Hey yall, I found this little planner what might help yall lookin ta try square foot gardinin. I use the square foot system (still learnin it) an works real well. I got raised beds an that sure do help out with bad knees!

Here it be:


----------



## 8thDayStranger

Cool. May try some of that this year.


----------



## siletz

Thanks OCH! I use a tweeked version of square foot garden that works well for me, but it's annoying to have to run back into the house to look up a certain spacing as I'm planting. I'll print this out and keep it in my garden tote. Happy planting! :flower:


----------



## alwaysready

How high are your beds? I'm planning on putting some in over the next few weeks I want them to be 2 feet high.


----------



## Cud579

My raised beds are about 10 inches high. I have had good luck with them. I recently found a cool website for planning out the garden whether it ve raised bed or traditional. Www.growveg.com. I did not pay for anything so I just print off my charts.


----------



## OldCootHillbilly

Mine be bout 15 inchs high. With one a them wheeled garden seats it saves on the ol back an knees. You can make em as tall as yall wanna. I've seen some that was built up offin the ground fer a feller that couldn't bend over at all.


----------



## Grimm

My DH is saving scrap wood to make me my raised beds this spring after the move.


----------



## haley4217

Just a suggestion for raised gardens...... What are your goals? Long term raised gardens with a lot of time to get them built, or in a hurry to get some plants going? Building a raised garden with bags of soil are quick square foot gardens that can get your plants in the ground and growing in a weekend day instead of over several weekends and usually at a reduced start up cost. 

One bag high, poke holes on one side of the bag to provide drainage. Place the bag on bare ground where you want your square foot garden. Then, using a box knife or razor blade knife cut a square hole in the top of the bag leaving about an inch or two of the top plastic in place connected to the four sides. Trowel, seeds and water. Next step harvest. Generally a single bag is deep enough for squash, tomatoes, pepper, even a coupe of corn stalks.

Need more depth for something like beets, carrots or other root crops? Start with a single layer bag as above with the hole cut in top. Take bag two and cut a similar square hole in it. Quickly and carefully turn it over on top of bag one matching up the holes as best you can. You'll loose a little dirt, don't worry you use it in a minute. Now cut another square hole in the top of bag two. Gather up that spilled dirt and put it back in bag two. Trowel, seeds, water. Iced tea and lawn chair and watch your garden grow.

Very good system for "three sisters" gardening with corn, bean and squash.

Build your permanent rises beds while your topsoil bag garden is growing. This fall or winter pickup the sacks, shovel up spilled soil and all this goes into your permanent raised gardens with leaves, compost and more soil.

One other tip... Get the local donut shop to save their coffee grounds for you.

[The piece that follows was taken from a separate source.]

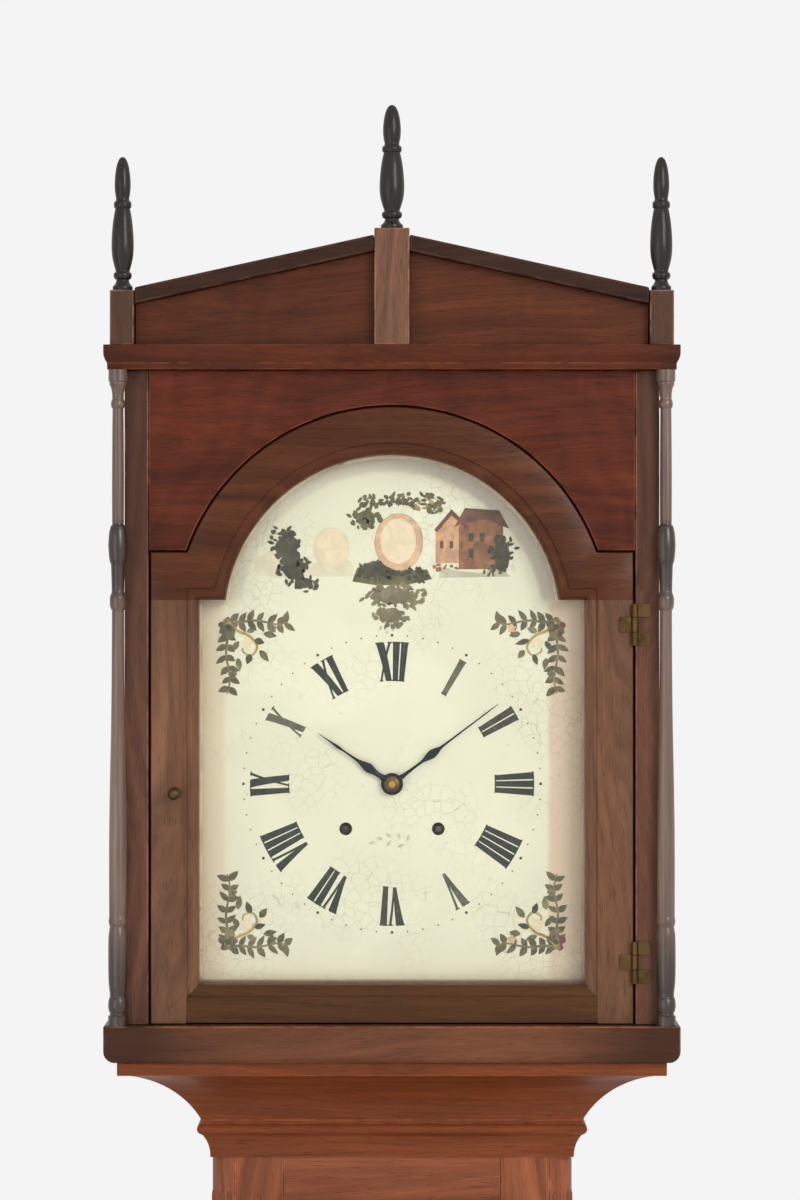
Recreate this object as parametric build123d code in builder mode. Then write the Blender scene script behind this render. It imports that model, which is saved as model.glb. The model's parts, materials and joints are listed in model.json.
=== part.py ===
from build123d import *
import math
import os

# ---------------------------------------------------------------- dimensions
# Tall-case clock, millimetres.  +Z up, the dial faces -Y, X to the right as
# seen from the front.  Origin: middle of the overall box, on the floor.
H_TOTAL = 2300.0            # tip of the centre finial
BACK = 132.0                # rear face of the case

# trunk
TR_HW = 141.5               # half width
TR_F = -52.0                # front face
TR_SIDE = 16.0              # side board thickness
TR_FRONT = 18.0             # front frame thickness
DOOR_HW = 85.0              # trunk door opening half width
DOOR_Z0, DOOR_Z1 = 690.0, 1440.0
TR_Z0, TR_Z1 = 600.0, 1502.0
THROAT_Z1 = 1563.0
SEAT_Z0, SEAT_Z1 = 1670.0, 1690.0

# base
BASE_HW = 195.0
BASE_F = -105.5
BASE_Z0, BASE_Z1 = 85.0, 560.0
FOOT_H = 70.0

# hood
HD_HW = 206.0               # half width over the side boards
HD_F = -116.6               # front of posts and door
HD_T = 20.0                 # thickness of posts, header and door frame
OVER = 15.4                 # projection of cornice and base mould
HD_Z0 = 1592.0
COR_Z0, COR_Z1 = 2096.0, 2115.0
EAVE_Z, APEX_Z = 2159.0, 2202.5
RAKE_X = 197.5
HDR_HW = 186.0              # hood door outer half width
OPEN_HW = 149.0             # hood door opening half width
OPEN_Z0 = 1622.4
SHOULDER = 1919.0           # shoulder of the arched opening
ARCH_CZ = 1901.0            # centre of the arch
ARCH_RI, ARCH_RO = 130.0, 167.0

# dial and movement (x, z measured from the dial centre; d = depth behind the
# front plate's inner face)
ZD = 1776.0
DIAL_Y = -82.0
FP0, FP1 = -37.0, -34.0     # front plate
BP0, BP1 = 26.0, 29.0       # back plate
BAR_X, BAR_Z = 36.0, -35.0  # barrel arbors
LINE_R = 18.3               # effective radius of the line on the barrel
DRUM_R = 17.5
PUL_R = 17.0
LINE_X = {"time": BAR_X - LINE_R, "strike": -BAR_X - LINE_R}      # both lines leave on the left
PUL_X = {k: v + PUL_R for k, v in LINE_X.items()}
TIE_X = {k: v + 2 * PUL_R for k, v in LINE_X.items()}
PUL_Z = 1560.0              # pulley centre, wound up
LINE_Y = 2.0
PEND_Z = ZD + 62.0          # pendulum suspension
PEND_Y = 51.0
PEND_L = 994.0
GAP = 0.05

os.makedirs("parts", exist_ok=True)


# ---------------------------------------------------------------- helpers
def at_y(y):
    """Sketch plane facing the front (-Y), at depth y; local x, y = X, Z."""
    return Plane.XZ.offset(-y)


def box(x0, x1, y0, y1, z0, z1, mode=Mode.ADD):
    with Locations(((x0 + x1) / 2, (y0 + y1) / 2, (z0 + z1) / 2)):
        Box(x1 - x0, y1 - y0, z1 - z0, mode=mode)


def rod_y(x, z, r, y0, y1, mode=Mode.ADD):
    with Locations((x, (y0 + y1) / 2, z)):
        Cylinder(r, y1 - y0, rotation=(90, 0, 0), mode=mode)


def rod_z(x, y, r, z0, z1, mode=Mode.ADD):
    with Locations((x, y, (z0 + z1) / 2)):
        Cylinder(r, z1 - z0, mode=mode)


def rod_x(y, z, r, x0, x1, mode=Mode.ADD):
    with Locations(((x0 + x1) / 2, y, z)):
        Cylinder(r, x1 - x0, rotation=(0, 90, 0), mode=mode)


def outline(pts):
    """Closed outline; a pair of points stands for an arc (through, end)."""
    cur = pts[0]
    for p in list(pts[1:]) + [pts[0]]:
        if isinstance(p[0], tuple):
            ThreePointArc(cur, p[0], p[1])
            cur = p[1]
        else:
            if abs(cur[0] - p[0]) + abs(cur[1] - p[1]) > 1e-6:
                Line(cur, p)
            cur = p


def face_of(plane, pts):
    with BuildSketch(plane) as s:
        with BuildLine():
            outline(pts)
        make_face()
    return s.sketch


def turned(cx, cy, prof):
    """Face of a turned profile (r, z), ready to revolve about its axis."""
    pl = Plane(origin=(cx, cy, 0), x_dir=(1, 0, 0), z_dir=(0, -1, 0))
    return face_of(pl, prof)


def z_axis(cx, cy):
    return Axis((cx, cy, 0), (0, 0, 1))


def mitred(prof, hw, yf, yb):
    """Moulding (offset, z) round the front and both sides, mitred corners."""
    far = max((p[1] if isinstance(p[0], tuple) else p)[0] for p in prof)

    def conv(fx, p):
        if isinstance(p[0], tuple):
            return ((fx(p[0][0]), p[0][1]), (fx(p[1][0]), p[1][1]))
        return (fx(p[0]), p[1])
    ln = hw + far + 5
    g = 0.03
    with BuildPart() as front:
        extrude(face_of(Plane.YZ.offset(-ln), [conv(lambda o: yf - o, p) for p in prof]), amount=2 * ln)
        split(bisect_by=Plane((hw - g, yf, 0), z_dir=(1, 1, 0)), keep=Keep.BOTTOM)
        split(bisect_by=Plane((-hw + g, yf, 0), z_dir=(-1, 1, 0)), keep=Keep.BOTTOM)
    with BuildPart() as right:
        extrude(face_of(at_y(yb), [conv(lambda o: hw + o, p) for p in prof]), amount=yb - yf + far + 5)
        split(bisect_by=Plane((hw + g, yf, 0), z_dir=(1, 1, 0)), keep=Keep.TOP)
    with BuildPart() as left:
        add(mirror(right.part, about=Plane.YZ, mode=Mode.PRIVATE))
    return front.part, right.part, left.part


def tooth_points(n, m, add_k, ded_k, tip, root, phase):
    r = m * n / 2
    pa = 2 * math.pi / n
    pts = []
    for k in range(n):
        c = phase + k * pa
        for rr, f in ((r - ded_k * m, -root / 2), (r + add_k * m, -tip / 2),
                      (r + add_k * m, tip / 2), (r - ded_k * m, root / 2)):
            a = c + f * pa
            pts.append((rr * math.cos(a), rr * math.sin(a)))
    return pts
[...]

Spread on the surface of your square foot garden. Very rich in nitrogen, attracts earthworms like steel to a magnet and generally unpalatable to some bugs.


----------



## alwaysready

Thanks my project will take a couple of Saturdays to get started. I like that I can add over time so everything does not have to be done at once. I'm going with 2 feet to save the old back and knees.


----------



## Transplant

I love my square foot garden lay out. I am actually thinking about using cinder blocks this year. The old boards I was using didn't make the move.


----------



## NaeKid

I would love to see some pictures of all of your SquareFoot gardens or your raised-bed gardens. My garden is quite "traditional" .. remove the lawn, stir up the soil, add-in the seeds and water as required.


----------



## Meerkat

OldCootHillbilly said:


> Hey yall, I found this little planner what might help yall lookin ta try square foot gardinin. I use the square foot system (still learnin it) an works real well. I got raised beds an that sure do help out with bad knees!
> 
> Here it be:


I think I understand, but not sure. Are these sqare foot areas divided by some kind of borders? Or just measured off in feet?:dunno: :wave:


----------



## Transplant

Meerkat said:


> I think I understand, but not sure. Are these sqare foot areas divided by some kind of borders? Or just measured off in feet?:dunno: :wave:


A square foot garden always has a grid. I used 2x12x6 for my box then used string for the grid. I measured 12 inches and stapled the string to the top of the board measured 12 more etc.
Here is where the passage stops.